LEWISTON — A national Muslim civil rights organization has filed a formal request with the Lewiston School Department to allow a middle school student to pray on school property.
The group also wants Lewiston to modify existing policy and provide "constitutionally protected religious accommodation," such as a designated prayer room.
The group has also requested the school department institute diversity training for school staff, and to ensure the middle-schooler won't face retaliation because of her request to pray at the Lewiston Middle School.

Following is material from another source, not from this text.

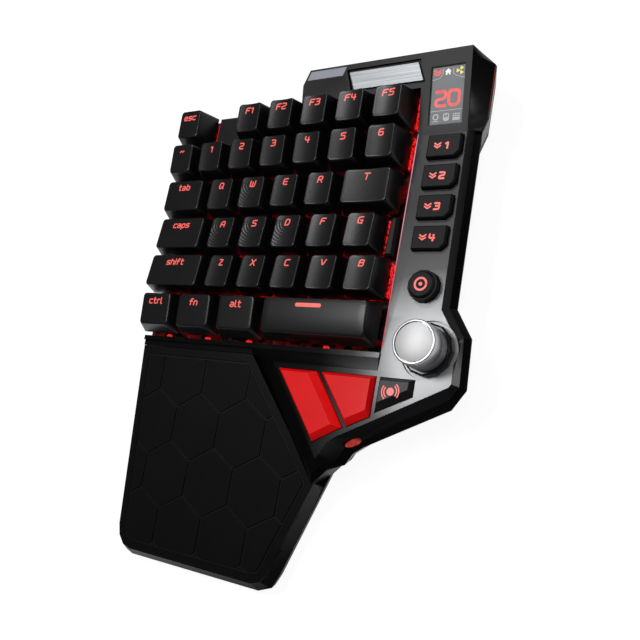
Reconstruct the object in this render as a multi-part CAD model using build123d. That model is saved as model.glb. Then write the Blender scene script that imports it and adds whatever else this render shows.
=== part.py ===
from build123d import *
import math
import os

# One-handed gaming keypad. Millimetres, +Z up, +Y towards the back.
# Drawn from the front left corner of the key field, then moved so that the origin
# is on the desk under the middle of the case.

# Key field
KEY_PITCH = 19.05
FIELD_COLUMNS = 7
FIELD_WIDTH = FIELD_COLUMNS * KEY_PITCH
ROW_COUNT = 6
FIELD_DEPTH = ROW_COUNT * KEY_PITCH

# Heights above the desk
FOOT_HEIGHT = 2.0
FLOOR_THICKNESS = 2.4
SEAM_HEIGHT = 6.2
DECK_HEIGHT = 21.5

# Levels measured down from the deck, and up from it
SHOULDER_DROP = 1.2
BELT_HIGH_DROP = 4.0
BELT_LOW_DROP = 4.5
REAR_BELT_HIGH_DROP = 1.0
REAR_BELT_LOW_DROP = 2.9
PLATE_DROP = 3.7
CAP_RIM_RISE = 2.3
KNOB_RISE = 14.5
BUSHING_RISE = 2.5

# Walls and general clearances
WALL = 2.2
DECK_THICKNESS = 2.2
CUT_OVERRUN = 1.0
FIT_GAP = 0.3
SNUG_GAP = 0.05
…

According to the Washington, D.C.,-based Council on American-Islamic Relations, seventh-grader Nasra Aden had been routinely "praying discreetly during her free time or lunch break in a corner of a school hallway." But, on Tuesday, CAIR asserts a teacher told Aden "never to pray on school property" after Aden was seen preparing to kneel in prayer in a corner of one of the hallways.

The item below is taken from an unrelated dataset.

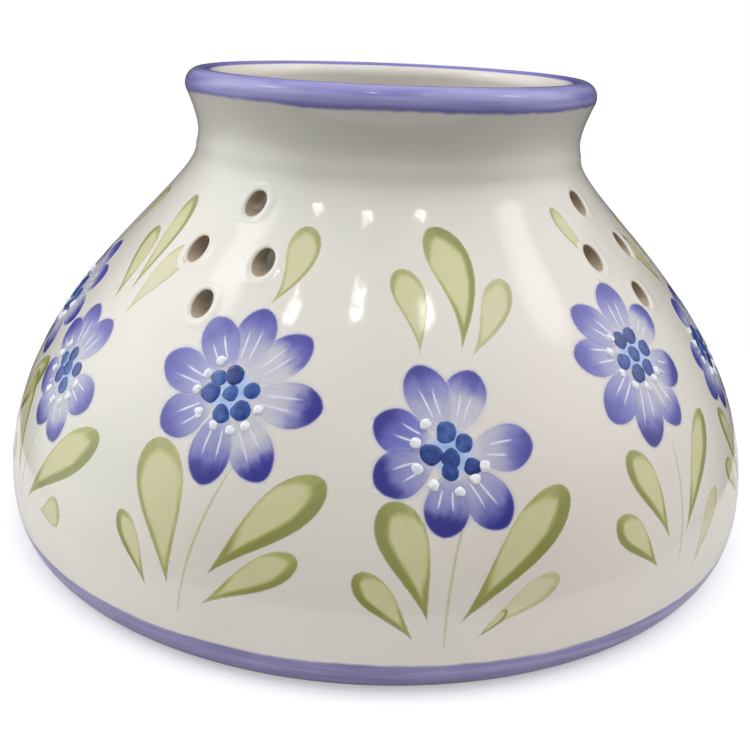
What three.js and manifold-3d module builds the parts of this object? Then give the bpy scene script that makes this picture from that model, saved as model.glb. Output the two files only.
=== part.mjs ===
// A glazed ceramic flower frog: a squat bellied pot with a narrow neck, pierced round the shoulder
// with clusters of stem holes. Millimetres, +Z up, origin at the centre of the foot on the table.
import * as THREE from "three";
import { mergeVertices } from "three/addons/utils/BufferGeometryUtils.js";
import Module from "manifold-3d";

// ---- Driving dimensions --------------------------------------------------------------------

// The pot's outside
const height = 90; // table to the crest of the rolled lip
const bellyRadius = 77.5; // widest point
const bellyHeight = 10; // height of the widest point
const footTuck = 4.5; // how far the flat foot's edge lies inside the belly
const neckRadius = 39; // narrowest point
const collarHeight = 15; // from the neck up to the crest of the lip

// Walls
const wall = 4; // thickness of the thrown wall, square to its surface
const floorThickness = 4.5;
const floorRecess = 1.5; // how far the floor's underside is lifted off the table
const footRingWidth = 6; // width of the flat ring that touches the table

// Rolled lip
const lipRoll = 3; // radius of the roll
const lipFlare = 1.9; // how far the roll's outer side stands out past the neck
const lipUndercut = THREE.MathUtils.degToRad(-23); // where the roll leaves the neck's flare

// Fullness of the outline, as the reach of its Bezier handles
const footFullness = 1.5;
const bellyDrop = 7.5;
const bellyRise = 33;
const shoulderRun = 8.2;
const neckRise = 1.9;
const flareRun = 8.9;

// Stem holes: clusters of four in a diamond, spaced evenly round the shoulder
const holeRadius = 2.1;
const holeClusters = 4;
const firstClusterAngle = THREE.MathUtils.degToRad(-32.5);
const clusterDrop = 14; // from the neck down to the diamond's two side holes
const diamondAbove = 8; // from the side holes up to the top hole
const diamondBelow = 7; // from the side holes down to the bottom hole
const diamondHalfWidth = 7.4; // from the diamond's centre line to each side hole, round the wall

// Smoothness of the solids
const turnSegments = 72;
const footSteps = 6; // straight pieces in each Bezier stretch of the outline
const shoulderSteps = 15;
const flareSteps = 5;
const lipSteps = 9;
const holeSegments = 16;

// ---- Derived sizes -------------------------------------------------------------------------

const footRadius = bellyRadius - footTuck;
const neckHeight = height - collarHeight;
const clusterHeight = neckHeight - clusterDrop;
const rollOutside = neckRadius + lipFlare;
const rollCentreRadius = rollOutside - lipRoll;
const rollCentreHeight = height - lipRoll;
const rimJointHeight = rollCentreHeight + lipRoll * Math.sin(lipUndercut);
const floorTop = floorRecess + floorThickness;
const footRingInside = footRadius - footRingWidth;

// ---- Outline -------------------------------------------------------------------------------

const point = (radius, z) => new THREE.Vector2(radius, z);

const bezier = (steps, ...controls) => ({ curve: new THREE.CubicBezierCurve(...controls), steps });

// The outside of the wall, from the table up to the joint under the rolled lip.
const foot = point(footRadius, 0);
const belly = point(bellyRadius, bellyHeight);
const neck = point(neckRadius, neckHeight);
const rimJoint = point(
  rollCentreRadius + lipRoll * Math.cos(lipUndercut),
  rimJointHeight,
);
const flareDirection = point(-Math.sin(lipUndercut), Math.cos(lipUndercut));
const outside = [
  bezier(
    footSteps,
    foot,
    point(footRadius + footFullness, 0),
    point(bellyRadius, bellyHeight - bellyDrop),
    belly,
  ),
  bezier(
    shoulderSteps,
    belly,
    point(bellyRadius, bellyHeight + bellyRise),
    point(neckRadius, neckHeight - shoulderRun),
    neck,
  ),
  bezier(
    flareSteps,
    neck,
    point(neckRadius, neckHeight + neckRise),
    rimJoint.clone().addScaledVector(flareDirection, -flareRun),
    rimJoint,
  ),
];

// Points along the outline, each moved inwards, square to the curve, by the given depth.
function outlinePoints(depth) {
  const points = [];
  outside.forEach(({ curve, steps }, index) => {
    const first = index === 0 ? 0 : 1;
    for (let step = first; step <= steps; step += 1) {
      const t = step / steps;
      const along = curve.getTangent(t);
      points.push(curve.getPoint(t).add(point(-along.y, along.x).multiplyScalar(depth)));
    }
  });
  return points;
}

// The outline's point at a height, found on its straight pieces. Past either end it keeps that end's radius.
function crossing(points, z) {
  const above = points.findIndex((p) => p.y >= z);
  if (above < 1) {
    return point(points.at(above).x, z);
  }
  const low = points[above - 1];
  const high = points[above];
  return low.clone().lerp(high, (z - low.y) / (high.y - low.y)).setY(z);
}

// The stretch of an outline between two heights, both ends included.
function stretch(points, lowZ, highZ) {
  const inner = points.filter((p) => p.y > lowZ && p.y < highZ);
  return [crossing(points, lowZ), ...inner, crossing(points, highZ)];
}

const outerWall = outlinePoints(0);
const innerWall = outlinePoints(wall);
const rimInside = point(rollCentreRadius - lipRoll, rimJointHeight);

// ---- Solids --------------------------------------------------------------------------------

// A closed outline in the radius-height plane, turned round the vertical axis.
function turned(points) {
  const closed = points[0].equals(points[points.length - 1]) || points[0].x === 0;
  const profile = closed ? points : [...points, points[0]];
  return new THREE.LatheGeometry(profile, turnSegments).rotateX(Math.PI / 2);
}

const wasm = await Module();
wasm.setup();

function toSolid(geometry) {
  const bare = new THREE.BufferGeometry();
  bare.setAttribute("position", geometry.getAttribute("position"));
  bare.setIndex(geometry.index);
  const merged = mergeVertices(bare, 1e-4);
  return new wasm.Manifold(
    new wasm.Mesh({
      numProp: 3,
      vertProperties: merged.getAttribute("position").array,
      triVerts: new Uint32Array(merged.index.array),
    }),
  );
}

function toGeometry(solid) {
  const mesh = solid.getMesh();
  const geometry = new THREE.BufferGeometry();
  geometry.setAttribute("position", new THREE.BufferAttribute(mesh.vertProperties, mesh.numProp));
  geometry.setIndex(new THREE.BufferAttribute(mesh.triVerts, 1));
  geometry.computeVertexNormals();
  return geometry;
}

// The wall from the floor up to the joint under the lip, before it is pierced.
function wallGeometry() {
  const inside = stretch(innerWall, floorTop, neckHeight);
  return turned([...stretch(outerWall, floorTop, rimJointHeight), rimInside, ...inside.reverse()]);
}

// Angle 0 faces the front, -Y, and grows towards +X.
function radial(angle, radius, z) {
  return new THREE.Vector3(radius * Math.sin(angle), -radius * Math.cos(angle), z);
}

// The four holes of one cluster, as an angle round the pot and a height.
function diamond(centreAngle) {
  const sideRadius = crossing(outerWall, clusterHeight).x;
  const sideAngle = diamondHalfWidth / sideRadius;
  return [
    { angle: centreAngle, z: clusterHeight + diamondAbove },
    { angle: centreAngle - sideAngle, z: clusterHeight },
    { angle: centreAngle + sideAngle, z: clusterHeight },
    { angle: centreAngle, z: clusterHeight - diamondBelow },
  ];
}

// A level drill pointing at the pot's axis, long enough to pass right through the slanted wall.
function drill({ angle, z }) {
  const outerEnd = crossing(outerWall, z - holeRadius).x + wall;
  const innerEnd = crossing(innerWall, z + holeRadius).x - wall;
  const length = outerEnd - innerEnd;
  const middle = radial(angle, (outerEnd + innerEnd) / 2, z);
  return new THREE.CylinderGeometry(holeRadius, holeRadius, length, holeSegments)
    .rotateZ(angle)
    .translate(middle.x, middle.y, middle.z);
}

function piercedWall() {
  let solid = toSolid(wallGeometry());
  for (let cluster = 0; cluster < holeClusters; cluster += 1) {
    const centreAngle = firstClusterAngle + (cluster * 2 * Math.PI) / holeClusters;
    for (const hole of diamond(centreAngle)) {
      solid = solid.subtract(toSolid(drill(hole)));
    }
  }
  return toGeometry(solid);
}

// The roll: round outside and over the crest, then straight down inside the mouth.
function rolledLip() {
  const points = [];
  for (let step = 0; step <= lipSteps; step += 1) {
    const angle = THREE.MathUtils.lerp(lipUndercut, Math.PI, step / lipSteps);
    points.push(
      point(rollCentreRadius + lipRoll * Math.cos(angle), rollCentreHeight + lipRoll * Math.sin(angle)),
    );
  }
  points.push(rimInside);
  return turned(points);
}

// The ring that the pot stands on, up to the height of the floor's top.
function footRing() {
  return turned([
    point(footRingInside, 0),
    ...stretch(outerWall, 0, floorTop),
    point(footRingInside, floorTop),
  ]);
}

// The floor that holds the water, lifted clear of the table inside the foot ring.
function floorDisc() {
  return turned([
    point(0, floorRecess),
    point(footRingInside, floorRecess),
    point(footRingInside, floorTop),
    point(0, floorTop),
  ]);
}

// ---- Finishes ------------------------------------------------------------------------------

const creamGlaze = () =>
  new THREE.MeshStandardMaterial({ color: 0xe2ded6, roughness: 0.12, metalness: 0 });
const lavenderGlaze = () =>
  new THREE.MeshStandardMaterial({ color: 0x8f89c4, roughness: 0.14, metalness: 0 });
const footGlaze = () =>
  new THREE.MeshStandardMaterial({ color: 0x827ca8, roughness: 0.16, metalness: 0 });

// ---- Assembly ------------------------------------------------------------------------------

const flowerFrog = new THREE.Group();

function addPiece(name, geometry, material) {
  const piece = new THREE.Mesh(geometry, material);
  piece.name = name;
  flowerFrog.add(piece);
}

addPiece("body_shell", piercedWall(), creamGlaze());
addPiece("rim_roll", rolledLip(), lavenderGlaze());
addPiece("foot_band", footRing(), footGlaze());
addPiece("floor_disc", floorDisc(), creamGlaze());

export default flowerFrog;
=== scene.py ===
"""A hand-painted ceramic flower frog: a glazed pot pierced for stems, with brushed flowers and leaves.

Lengths are in metres and MM turns millimetres into metres. The pot's axis is Z and its front faces -Y.
A place on the wall is an azimuth, 0 at the front and growing towards +X, and a distance along the
wall's outline, measured upwards from the joint between the foot and the wall.
"""
import math
from collections import namedtuple

import bpy
import numpy as np
from mathutils import Matrix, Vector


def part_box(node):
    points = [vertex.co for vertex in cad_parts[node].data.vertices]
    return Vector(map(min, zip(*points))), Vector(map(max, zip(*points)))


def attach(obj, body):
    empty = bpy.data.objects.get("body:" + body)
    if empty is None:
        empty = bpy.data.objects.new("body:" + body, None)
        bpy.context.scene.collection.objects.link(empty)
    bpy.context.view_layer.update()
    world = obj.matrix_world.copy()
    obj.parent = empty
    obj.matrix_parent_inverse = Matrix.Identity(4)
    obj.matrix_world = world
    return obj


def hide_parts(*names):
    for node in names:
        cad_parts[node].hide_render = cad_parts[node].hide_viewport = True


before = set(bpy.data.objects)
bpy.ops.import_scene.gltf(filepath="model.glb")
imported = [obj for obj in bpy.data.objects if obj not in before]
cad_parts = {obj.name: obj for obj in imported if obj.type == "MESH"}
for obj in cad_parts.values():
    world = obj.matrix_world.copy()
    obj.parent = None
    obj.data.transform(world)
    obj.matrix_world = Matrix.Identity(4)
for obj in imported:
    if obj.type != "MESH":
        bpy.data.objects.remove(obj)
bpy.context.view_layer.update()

rng = np.random.default_rng(7)
MM = 0.001
TURN = 2 * math.pi

# ---- Sizes ---------------------------------------------------------------------------------

wall_box, lip_box, foot_box, floor_box = (
    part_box(node) for node in ("body_shell", "rim_roll", "foot_band", "floor_disc")
)
HEIGHT = lip_box[1].z
BELLY_RADIUS = wall_box[1].x
LIP_RADIUS = lip_box[1].x
LIP_JOINT = lip_box[0].z
FOOT_JOINT = foot_box[1].z
FLOOR_RADIUS = floor_box[1].x
FLOOR_UNDERSIDE = floor_box[0].z
FLOOR_TOP = floor_box[1].z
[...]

After Aden told her mother, Jamad Warsame, what happened, Warsame spoke with school Principal Maureen Lachappelle and asked the school to accommodate her daughter's desire to pray. According to CAIR, Warsame's request was rebuffed and she has been "forced to pick up her daughter every day and take her to a nearby park to pray."
Lachappelle said Aden is not being forced to leave school to pray, but that the district accommodated her mother's request for her to leave the campus this past week for prayer.